The skies were dotted with dark clouds this morning threatening rain. We were fortunate that our afternoon tour was dry and mostly sunny. We went to the Church on the Spilled Blood, and cruised the canals for a different view of the city.
The Church on the Spilled Blood, was the site of the assassination attempt of Alexander ( I think the lll, but don’t hold my feet to the fire on that one). The church was fashioned after St Basil’s in Moscow. When the revolution did away with religion it was used as a storehouse, a lot of churches were leveled to the ground. More than a generation went by and most had no idea what treasures lay inside; the build up of dirt and grime hid the mosaics. It took years of painstaking,(we’re talking toothbrushes) cleaning to bring the church and it’s art back to life. It is no longer in use as a church but as a “museum.”

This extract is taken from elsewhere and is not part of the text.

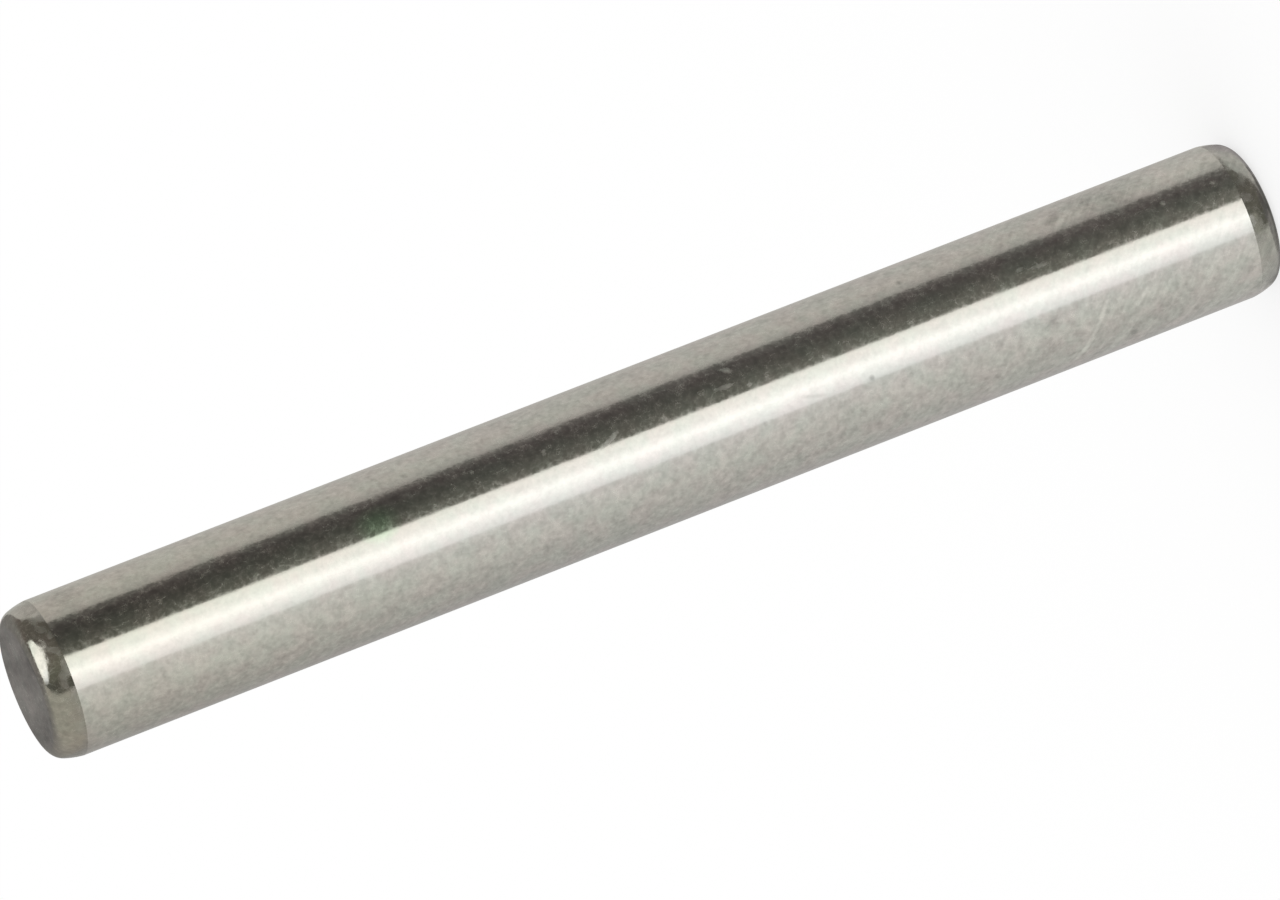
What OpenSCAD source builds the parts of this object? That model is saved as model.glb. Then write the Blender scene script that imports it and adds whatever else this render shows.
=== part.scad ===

Our canal trip took us on the Neva, some of the sites we saw: the Hermitage, Aurora (ship that fired the first shot of the revolution), former KGB building (has a basement with the best view of Siberia), Trinity bridge (given to Russia by the French - designed and installed by Eiffel), palaces (because one is never enough), and the Peter & Paul Fortress (first structure of the settlement of St. Petersburg).
Not to forget the ever present souvenir shop, don’t expect anything.
We had a delightful day, a quiet dinner aboard ship, and some young up and coming entertainers this evening.
locks on bridge- day of wedding groom puts lock on bridge to ensure a strong marriage.
yellow building w/ three antennas- former KGB ( now named something different but same game!)
Church on the Spilled Blood
Aurora,( by the way the flag on the ship is St. Andrew's, the patron saint of their Navy)
1950's "Stalin style" apartments
Tomorrow, bright and early, we head to the Hermitage.